Not that the early Church was not aware of the depths of Scripture. Why just the other day the official prayer book of the Church cited the 4th century St. Ephrem: Lord, who can comprehend even one of your words? We lose more of it than we grasp, like those who drink from a living spring . . . Within it he has buried many treasures . . . And so whenever anyone discovers some part of the treasure, he should not think that he has exhausted God’s word . . . So let this spring quench your thirst, and not your (limited) thirst the spring.

Today’s Gospel reading supports such an effort on your part. The four stretcher-bearers couldn’t get close to Jesus with their paralyzed friend. He was surrounded by mere onlookers and then by scribes with only a legalist sense of Scripture. So what did they do? They went up to the roof of the house, dug out the ceiling, and lowered their friend into the direct presence of Jesus – who healed him of both his sins and his paralysis!

Which is what Pope Pius was asking Catholic scholars to do: dig down deeper into Scripture and thereby bring paralyzed people closer to Christ. As for my own inclusion in the dated events of September 1943 – little did I know then that one day I would be sent on to study Scripture in the manner decreed by Pope Pius XII and find my own assisted way down into the depths of that house where Jesus awaits to heal us all. In closing let me ask: when did you last give some serious time to a course on Scripture?

Monday, February 13, 2012

Reflection for February 12, 2012

Comedy is not anarchic; it is a defender of a more human order. William Lynch S.J.

Many years ago, as I sat among 300 other seminarians in the large amphitheatre classroom of the Gregorian University in Rome listening to a lecture by Fr. Tromp on the nature of the Trinity, I caught - out of the corner of my eye - some movement in the balcony which stretched along the front of the hall and over the high dais and lectern where Father Tromp was speaking. Now you have to realize these 300 seminarians came from every nation under the sun. There were Germans in red cassocks (possibly including a fellow now known as Benedict XVI), Frenchmen in blue sashes, Scots in the color of heather, Brazilians in green piping, Africans and Asians, all of whom were wearily trying to follow Fr.
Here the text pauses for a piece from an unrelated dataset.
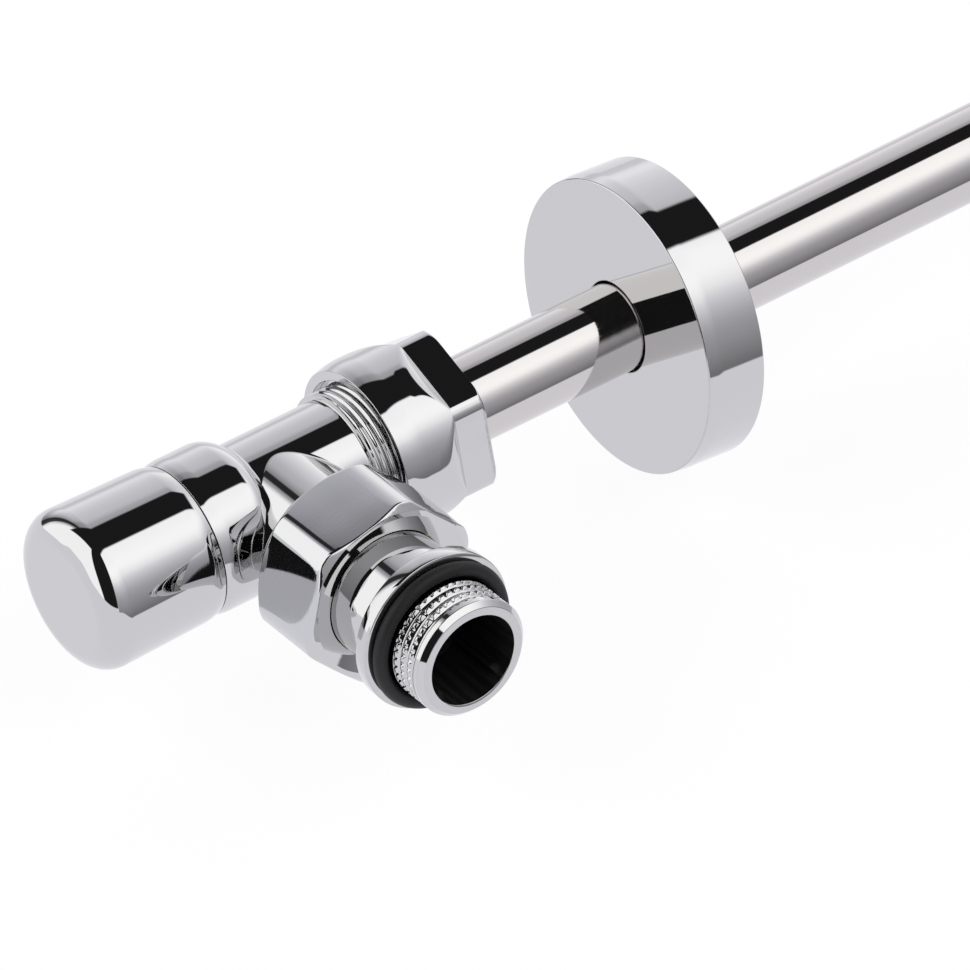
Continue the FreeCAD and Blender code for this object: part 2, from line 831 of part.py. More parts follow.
def make_compression_nut():
    body = new_body("compression_nut")
    mouth_end = nut_start + dim("mouth_depth")
    turn(body, "nut_blank", [
        (nut_start, nut_bore + dim("mouth_width")),
        (mouth_end, nut_bore + dim("mouth_width")),
        (mouth_end, nut_bore),
        (nut_shoulder, nut_bore),
        (nut_shoulder, pipe_radius + free),
        (nut_end, pipe_radius + free),
        (nut_end, nut_radius, dim("nut_end_round")),
        (nut_start, nut_radius, dim("nut_rim_break")),
    ])
    flat_start = nut_end - dim("nut_end_round") - dim("flat_length")
    pocket_pattern(body, "nut_flats", [
        (flat_start - dim("ramp_length"), nut_radius),
        (flat_start, nut_flat),
        (nut_end, nut_flat),
        (nut_end, nut_radius + overshoot),
        (flat_start - dim("ramp_length"), nut_radius + overshoot),
    ], 6, nut_radius * 2.0)
    place(body, along_x, dim("compression_nut_twist").number)


def make_compression_rings():
    thrust = turned_ring("thrust_ring", olive_end, nut_shoulder, pipe_radius + running,
                         nut_bore - free)
    place(thrust)
    olive = new_body("olive")
    olive_radius = seal_seat_radius + dim("olive_shoulder")
    turn(olive, "olive_ring", [
        (outlet_end, pipe_radius),
        (olive_end, pipe_radius),
        (olive_end, olive_radius - dim("olive_edge")),
        (olive_end - dim("olive_edge"), olive_radius),
        (outlet_end, olive_radius),
    ])
    place(olive)
    seal = turned_ring("pipe_seal", seal_seat, outlet_end, pipe_radius, seal_seat_radius)
    place(seal)


def make_pipe():
    pipe_start = dim("pipe_stop") + dim("sleeve_rim")
    inner = pipe_radius - dim("pipe_wall")
    pipe_end = pipe_start + dim("pipe_length")
    pipe = turned_ring("pipe", pipe_start, pipe_end, inner, pipe_radius)

    # A shallow groove marks how far the free end goes into the fitting in the wall.
    mark_end = pipe_end - dim("pipe_grip")
    mark_start = mark_end - dim("pipe_mark_width")
    mark_radius = pipe_radius - dim("pipe_mark_depth")
    groove(pipe, "depth_mark", ring_outline(mark_start, mark_end, mark_radius, pipe_radius))
    place(pipe)
    sleeve = new_body("pipe_sleeve")
    bore = inner - dim("sleeve_wall")
    turn(sleeve, "sleeve_tube", [
        (dim("pipe_stop"), bore),
        (pipe_start + dim("sleeve_length"), bore),
        (pipe_start + dim("sleeve_length"), inner),
        (pipe_start, inner),
        (pipe_start, pipe_radius),
        (dim("pipe_stop"), pipe_radius),
    ])
    place(sleeve)


# ---------------------------------------------------------------------------------------------
# Wall rosette: a thin shell that sits a little crooked on a rubber grommet round the pipe
# ---------------------------------------------------------------------------------------------

def make_rosette():
    shell = new_body("rosette")
    grommet_radius = pipe_radius + running + dim("grommet_width")
    hub_inner = grommet_radius + dim("hub_ring_gap")
    sheet_back = dim("rosette_sheet")
    wall_inner = dim("rosette_radius") - dim("rosette_sheet")
    turn(shell, "rosette_shell", [
        (zero, pipe_radius + dim("rosette_hole_gap")),
        (sheet_back, pipe_radius + dim("rosette_hole_gap")),
        (sheet_back, hub_inner),
        (sheet_back + dim("hub_ring_length"), hub_inner),
        (sheet_back + dim("hub_ring_length"), hub_inner + dim("rosette_sheet")),
        (sheet_back, hub_inner + dim("rosette_sheet")),
        (sheet_back, wall_inner),
        (dim("rosette_depth"), wall_inner),
        (dim("rosette_depth"), dim("rosette_radius")),
        (zero, dim("rosette_radius"), dim("rosette_edge_round")),
    ])
    shell.Placement.Rotation = FreeCAD.Rotation(FreeCAD.Vector(0, 1, 0), 1.0)
    shell.setExpression("Placement.Rotation.Angle", "Dims.rosette_tilt * 1 deg")
    shell.setExpression("Placement.Base.x", "Dims.rosette_place")
    shell.setExpression("Placement.Base.y", cross_to_thread.formula)
    pieces.append(shell)
    grommet_start = dim("rosette_place") + dim("grommet_inset")
    grommet = turned_ring("rosette_grommet", grommet_start, grommet_start + dim("grommet_length"),
                          pipe_radius + running, grommet_radius)
    place(grommet)


make_valve_body()
make_headwork()
make_gland_nut()
make_spindle()
make_closing_disc()
make_handle()
make_tailpiece()
make_union_rings()
make_union_nut()
make_compression_nut()
make_compression_rings()
make_pipe()
make_rosette()

# ---------------------------------------------------------------------------------------------
# Check every piece, then write one STEP file for each
# ---------------------------------------------------------------------------------------------

doc.recompute()
for item in doc.Objects:
    assert "Invalid" not in item.State and "Error" not in item.State, item.Label + " did not build"

os.makedirs("parts", exist_ok=True)
for piece in pieces:
    shape = piece.Shape
    assert not shape.isNull() and shape.isValid() and len(shape.Solids) >= 1, piece.Label
    shape.exportStep("parts/" + piece.Label + ".step")
    print(piece.Label, round(shape.Volume, 1), [round(v, 2) for v in (
        shape.BoundBox.XMin, shape.BoundBox.XMax, shape.BoundBox.YMin,
        shape.BoundBox.YMax, shape.BoundBox.ZMin, shape.BoundBox.ZMax)])
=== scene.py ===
import bpy
import numpy as np
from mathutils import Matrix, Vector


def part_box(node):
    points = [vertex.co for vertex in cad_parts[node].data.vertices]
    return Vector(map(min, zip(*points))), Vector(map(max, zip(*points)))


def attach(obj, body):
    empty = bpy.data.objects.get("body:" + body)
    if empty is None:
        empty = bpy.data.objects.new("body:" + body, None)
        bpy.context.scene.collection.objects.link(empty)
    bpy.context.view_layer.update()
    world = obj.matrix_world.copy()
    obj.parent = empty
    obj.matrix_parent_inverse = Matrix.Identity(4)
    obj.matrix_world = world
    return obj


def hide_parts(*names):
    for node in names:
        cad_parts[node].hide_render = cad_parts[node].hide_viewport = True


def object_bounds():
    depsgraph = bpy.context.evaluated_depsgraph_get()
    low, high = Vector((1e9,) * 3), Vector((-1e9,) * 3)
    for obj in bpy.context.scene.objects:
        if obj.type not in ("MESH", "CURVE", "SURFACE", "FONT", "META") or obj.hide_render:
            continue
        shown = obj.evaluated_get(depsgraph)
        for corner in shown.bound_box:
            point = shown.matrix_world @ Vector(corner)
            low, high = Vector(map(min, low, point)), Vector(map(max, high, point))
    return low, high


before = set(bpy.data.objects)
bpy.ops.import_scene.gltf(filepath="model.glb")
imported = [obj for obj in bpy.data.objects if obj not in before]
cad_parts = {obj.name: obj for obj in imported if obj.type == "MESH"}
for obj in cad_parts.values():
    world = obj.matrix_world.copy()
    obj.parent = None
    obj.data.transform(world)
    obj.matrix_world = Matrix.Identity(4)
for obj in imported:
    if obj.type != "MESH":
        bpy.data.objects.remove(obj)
cad_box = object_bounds()

# ---------------------------------------------------------------------------------------------
# Handle cap. A thin brass cup with a domed shoulder, turned and polished, then chromed. It is
# clipped over the plastic hub and stops just short of the valve body's bell.
# ---------------------------------------------------------------------------------------------

MM = 0.001
# Every length is counted from the point where the tail's axis crosses the pipe's axis.
tail_middle = np.mean(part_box("tailpiece"), axis=0)
pipe_middle = np.mean(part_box("pipe"), axis=0)
CROSSING = np.round(np.array([tail_middle[0], pipe_middle[1], pipe_middle[2]]), 6)


def along_main(name):
    """Where a CAD node starts and ends along the pipe's axis, in mm from the crossing."""
    return [round(float(corner[0] - CROSSING[0]) / MM, 3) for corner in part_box(name)]


def along_tail(name):
    """Where a CAD node starts and ends along the tail's axis, in mm from the crossing."""
    return sorted(round(float(CROSSING[1] - corner[1]) / MM, 3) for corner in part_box(name))


def rounded_outline(corners, arc_steps=10):
    """Corners (along, radius, round) joined by straight lines, each turned on a tangent arc.

    An arc of radius q starts q / tan(half the corner's angle) before the corner, and its centre
    lies q / sin(half the angle) along the corner's bisector. The solid is on the left, so the
    outward normal of a line with direction (u, v) is (v, -u). Wear peaks half way round an arc.
    """
    rows = []
    count = len(corners)
    for k, (along, radius, turn) in enumerate(corners):
        here = np.array([along, radius])
        back = np.array(corners[k - 1][:2]) - here
        ahead = np.array(corners[(k + 1) % count][:2]) - here
        back, ahead = back / np.linalg.norm(back), ahead / np.linalg.norm(ahead)
        half = 0.5 * np.arccos(np.clip(back @ ahead, -1.0, 1.0))
        middle = (back + ahead) / np.linalg.norm(back + ahead)
        centre = here + middle * turn / np.sin(half)
        side = 1.0 if back[0] * ahead[1] - back[1] * ahead[0] < 0.0 else -1.0
        normal_in = np.array([-back[1], back[0]])
        normal_out = np.array([ahead[1], -ahead[0]])
        share = np.linspace(0.0, 1.0, arc_steps)[:, None]
        sweep = np.arccos(np.clip(normal_in @ normal_out, -1.0, 1.0))
        normals = (np.sin((1.0 - share) * sweep) * normal_in + np.sin(share * sweep) * normal_out)
        normals /= np.linalg.norm(normals, axis=1)[:, None]
        points = centre + side * turn * normals
        wear = np.sin(np.pi * share) if side > 0.0 and turn < 1.0 else 0.0 * share
        rows.append(np.hstack([points, normals, wear]))
    return np.vstack(rows)


def divide(outline, longest):
    """Cuts the outline's straight runs into even steps no longer than the given length."""
    rows = []
    for k, row in enumerate(outline):
        ahead = outline[(k + 1) % len(outline)]
        steps = max(1, int(np.ceil(np.hypot(*(ahead[:2] - row[:2])) / longest)))
        share = np.linspace(0.0, 1.0, steps, endpoint=False)[:, None]
        rows.append(row * (1.0 - share) + ahead * share)
    return np.vstack(rows)


MAIN_AXIS = (CROSSING, np.array([[1.0, 0, 0], [0, 1.0, 0], [0, 0, 1.0]]))
TAIL_AXIS = (CROSSING, np.array([[0, -1.0, 0], [1.0, 0, 0], [0, 0, 1.0]]))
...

Tromp’s monotonous discourse.

But obviously they too saw what I saw, for now all eyes were raised to that balcony where the figure of an American seminarian had sidled along until he stood directly over the unsuspecting Fr. Tromp. This seminarian then produced a cup of soapy water and a bubble pipe and began to do you know what. Just at that moment Fr. Tromp had lifted his head and hand to make a point when down before him there fell a continuous flow of glistening, rainbow hued bubbles. He paused, looked up. Then the whole chamber roared with laughter. That seminarian had brought us all down to earth – having probably been inspired by the Trinity itself to do so, since Fr. Tromp was having a terrible time explaining it to us in the first place.

There were other such incidents – as when in the midst of a lecture on the Church in that same vast amphitheatre a groveling Capuchin friar carrying an armful of books came in late, slamming the door. As he passed right in front of the lecturer, he dropped all the books on the floor and spent all of what seemed forever trying to gather them up – only to drop the armful twice more with much clatter before reaching his seat high in the hall’s back row. We learned later that he was not a Capuchin friar at all but some wag from the English College dressed like a Capuchin - out to break up the monotony of the class.

Breaking the monotony! That’s what humor does, nor do I think we fully realize the redemptive importance of such humor in our lives. Of course, I don’t mean ridicule, for ridicule is not funny but the product of a mean streak characteristic of people too serious for their own good, like Bible-thumpers, ideologues and snide fellows posing as stand up comedians. And why are they inclined to ridicule? Because they’ve got everything figured out. Monotonously “correct” in their assessment of life, they have no compassion for its often hilarious complexity.

In the Gospels for February Jesus insists on going about healing, delivering Good News, “tidings of joy” to people far and wide; to shower a world of Pharisaical religion with rainbow-hued bubbles as did my seminarian friend of long ago. He came to initiate a Divine Comedy, bring joy to the faces of the oppressed. But he ran into resistance from the more sober scribes of this day, even at times from his disciples. And so what was meant to be a Divine Comedy ended in tragedy. A humorless world unamused by the mercy, the magnanimity of Christ would expel him from the amphtheatre of this world.

Except, come Easter, we shall all know who had the last laugh!